To put that into practice, the lab last year launched an "I Prevent Scams in Hong Kong" campaign aimed at incoming international students. Rather than fighting platform algorithms, the team enlisted 203 study-abroad content creators on Xiaohongshu to carry anti-scam messages to their own followers — a more precise, more credible route to the audience. The campaign drew significant attention from arriving students, accumulating 2.66 million impressions and roughly 440,000 views, and helped head off several scam attempts already in progress, Ming Pao reported.
Reaching students before the scammers do
Scam syndicates have increasingly targeted incoming international students, and CityU has put weight behind raising their awareness. Liu's team has folded its research into new-student anti-scam education: beyond questionnaires and lectures, it uses online platforms to drive engagement and lift the reach of its messaging.
The lab is rolling out "CityUHK SafeConnect" with the university's Student Affairs Office, recruiting 30 student ambassadors to strengthen anti-scam outreach through peer interaction, social-media promotion and cross-departmental collaboration, both online and offline.
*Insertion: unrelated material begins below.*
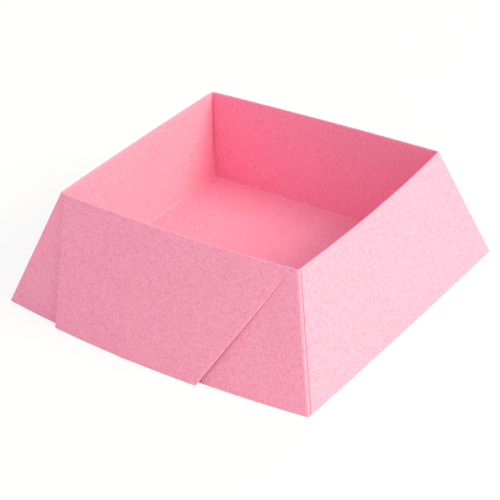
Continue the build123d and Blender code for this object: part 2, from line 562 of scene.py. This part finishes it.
def direction_to(azimuth, elevation):
    """Direction from the box; azimuth 0 is in front and 90 to the right, in degrees."""
    a, e = radians(azimuth), radians(elevation)
    return Vector((sin(a) * cos(e), -cos(a) * cos(e), sin(e)))


def soft_light(name, azimuth, elevation, distance, size, strength, colour):
    """Square area lamp that looks at the box."""
    data = bpy.data.lights.new(name, "AREA")
    data.size = size
    data.energy = strength
    data.color = colour
    lamp = add_object(name, data)
    direction = direction_to(azimuth, elevation)
    lamp.location = direction * distance
    lamp.rotation_euler = direction.to_track_quat("Z", "Y").to_euler()


def world_light(strength):
    """Even studio light; the camera, glossy and transmission rays see plain white."""
    world = bpy.data.worlds.new("studio")
    bpy.context.scene.world = world
    world.use_nodes = True
    nodes = world.node_tree.nodes
    links = world.node_tree.links
    nodes["Background"].inputs["Color"].default_value = (1, 1, 1, 1)
    nodes["Background"].inputs["Strength"].default_value = strength
    white = nodes.new("ShaderNodeBackground")
    white.inputs["Color"].default_value = (1, 1, 1, 1)
    mix = nodes.new("ShaderNodeMixShader")
    links.new(seen_directly(nodes, links), mix.inputs["Fac"])
    links.new(nodes["Background"].outputs[0], mix.inputs[1])
    links.new(white.outputs[0], mix.inputs[2])
    links.new(mix.outputs[0], nodes["World Output"].inputs["Surface"])


CAMERA_AZIMUTH = 32.77
CAMERA_ELEVATION = 31.93
CAMERA_DISTANCE = 0.5679
CAMERA_AIM = (-0.35, -0.30, 0.0)        # in mm


def camera():
    """Long lens from the front right, looking down at the box."""
    aim = Vector(CAMERA_AIM) * MM
    back = direction_to(CAMERA_AZIMUTH, CAMERA_ELEVATION)
    data = bpy.data.cameras.new("camera")
    data.lens = 144.24
    data.sensor_width = 36.0
    data.shift_x = -0.0014
    data.shift_y = 0.0511
    data.clip_start = 0.01
    eye = add_object("camera", data)
    eye.location = aim + back * CAMERA_DISTANCE
    eye.rotation_euler = back.to_track_quat("Z", "Y").to_euler()
    bpy.context.scene.camera = eye


white_floor()
soft_light(
    "key", azimuth=104, elevation=34, distance=1.4, size=0.7, strength=18.5,
    colour=(0.90, 0.95, 0.63),
)
world_light(0.76)
camera()
bpy.context.scene.view_settings.view_transform = "Standard"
"Anti-scam work has to combine technology, communication and cross-sector collaboration. Only with cooperation from many sides can prevention be truly effective," Liu said.
What comes next
Liu is candid that no programme can eliminate scams entirely; the goal, he says, is to deepen the public's understanding of how scams work and how to respond. The team will keep sharpening its outreach to high-risk groups, and will lean further on AI and data analysis to shorten the time it takes to identify and block scam cases — cutting both the number of cases and the losses they cause.
It is the kind of work ASTRA follows closely — Liu is among the firm's co-founders — and it reflects a conviction the company shares: that frontier AI earns its place when it solves real problems for real people, and when the people it is meant to protect actually receive, and act on, the message.